Monday, August 4, 2014

Why Pacific Rim and Transformers are nothing alike






In the last several days since Transformers 4: Michael Bay Swims in Money came out, I’ve heard people compare Bay’s 160 minute turd to Pacific Rim three times. This is wrong for so many reasons. I’ve literally hurt my brain trying to understand why so many people are still going to see transformers movies. Even someone dumb enough to keep the name Shia finally jumped ship before this one.
I know Guillermo Del Toro’s movie about giant robots smashing things (Pacific Rim) is just as dumb as Michael Bay’s 4 movies about giant robots smashing things. But I love the former and I honestly hope Michael Bay dies alone all Citizen Kane-y remembering the one good Indy flick he accidentally wandered into years before, (slowly whispers) “Take… Shelter…” (if you haven’t seen Take Shelter, you absolutely should. Michael Shannon and Jessica Chastain will knock your socks off).

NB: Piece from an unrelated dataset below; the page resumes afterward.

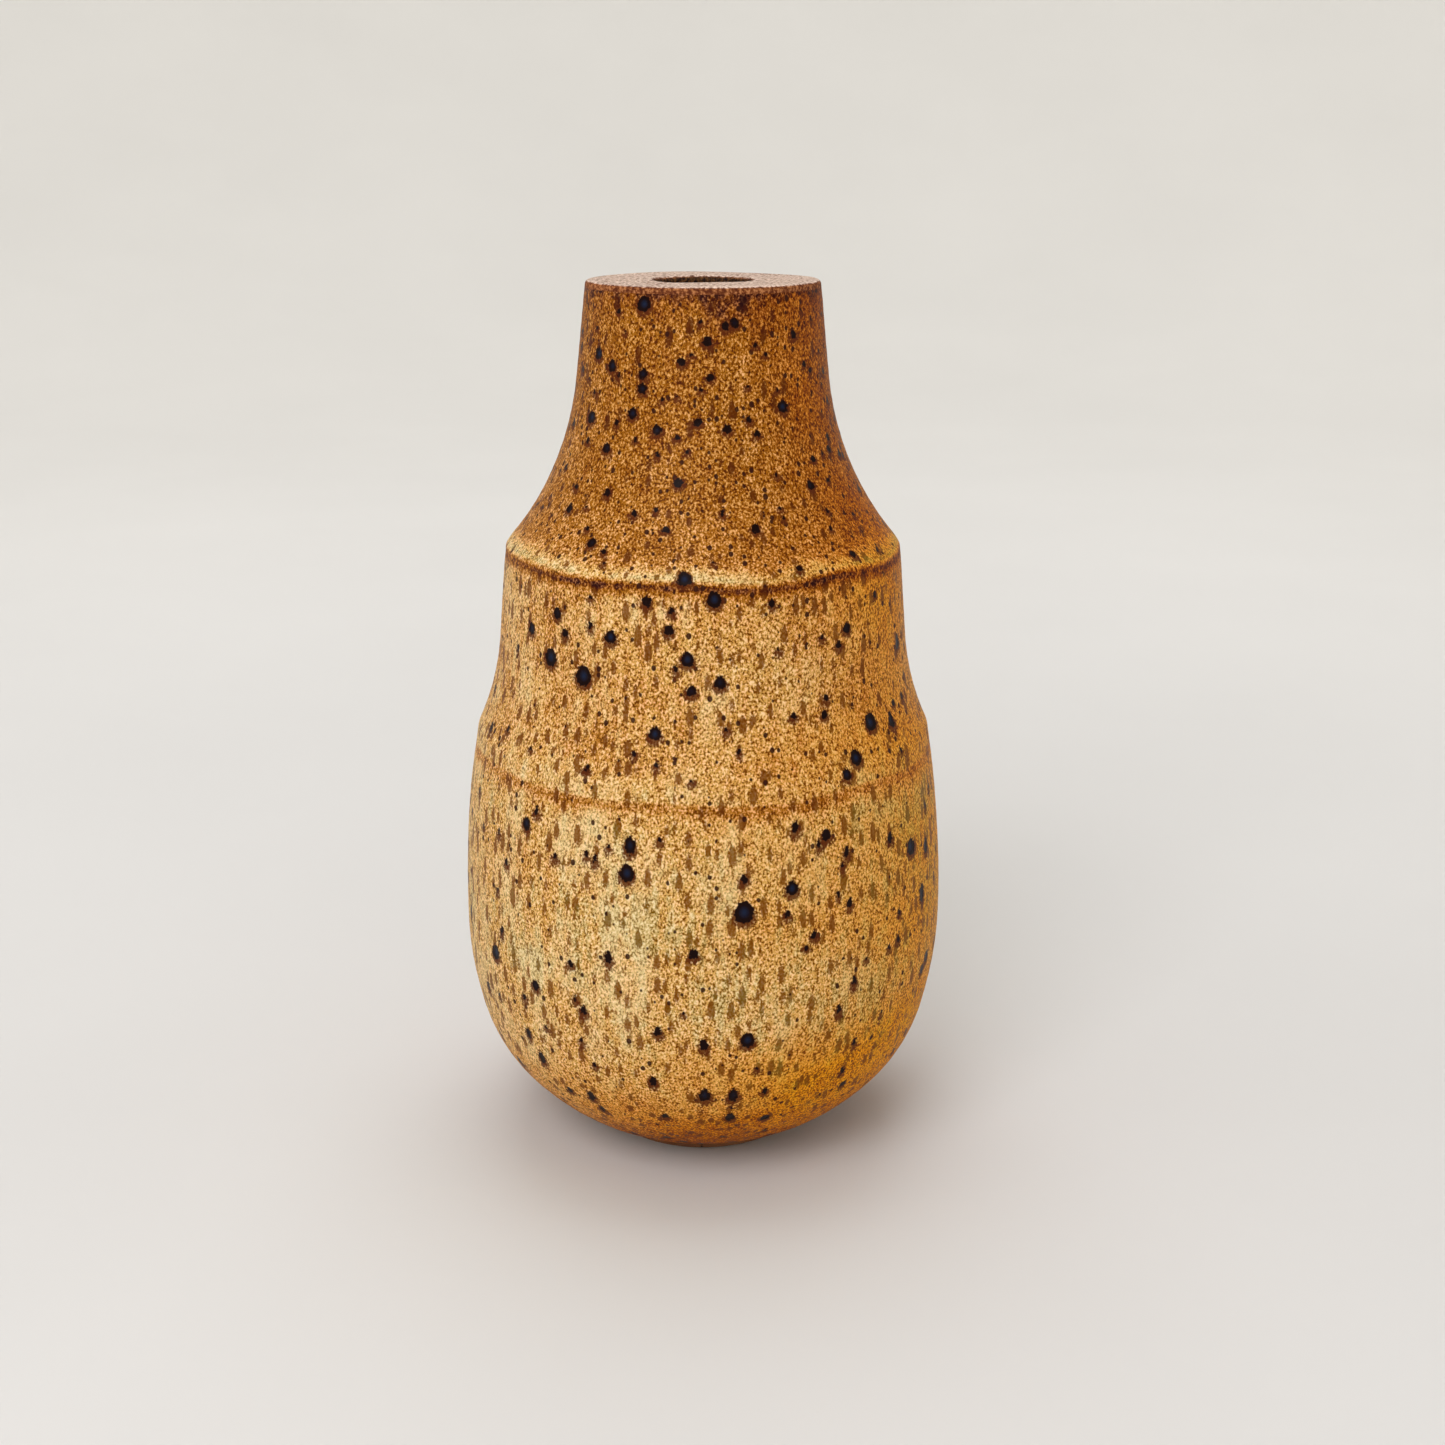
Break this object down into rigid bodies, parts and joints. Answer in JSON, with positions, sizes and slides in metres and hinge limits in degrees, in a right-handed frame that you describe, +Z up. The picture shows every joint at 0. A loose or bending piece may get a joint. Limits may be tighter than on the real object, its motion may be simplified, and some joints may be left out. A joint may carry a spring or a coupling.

There’s a key difference in the two. Del Toro made PR and dismissed the idea of coherent story structure in order to make a good, silly action movie, because realism would impede that. Instead, he sunk his teeth into outstanding visuals, a few great fights (a robot smashing a Godzilla thing with a cruise ship? Yes please.) and one epic speech from the man, the myth, the legend himself: Stringer Bell. I mean Idris Elba, aka Stacker Pentecost, aka I’m naming my firstborn Stacker.
If you pick apart all the logical inconsistencies: the coastal wall, the sword, the EMP, stopping the Jaeger program, Charlie Kelly being a biologist, I’m afraid you’re missing the point entirely. Could some of those aspects have been fixed? Yes, but then it wouldn’t be Pacific Rim, in all its hilarious awesome/dumb glory.
Michael Bay, on the other hand, thinks his movies are just misunderstood. He has a style, we just don’t get it because we’re dummies who don’t have houses made of gold. Bay’s movies, with the possible exception of The Rock, are all mashups of interchangeable, blurry, repetitively choreographed fight scenes with protagonists the audience will all actively be rooting against by the time the screen goes black.
Because it’s making an absurd amount of money and Michael Bay has no soul, there’s going to be a 5th, 6th, and 7th (a 7th!) Transformers. The good folks over at Warners quickly green-lit a PR sequel not long after it opened too. If you must see Transformers again, it’s your life. But you should check out Pacific Rim 2 (Atlantic Rim?), in case you’re looking for a better version.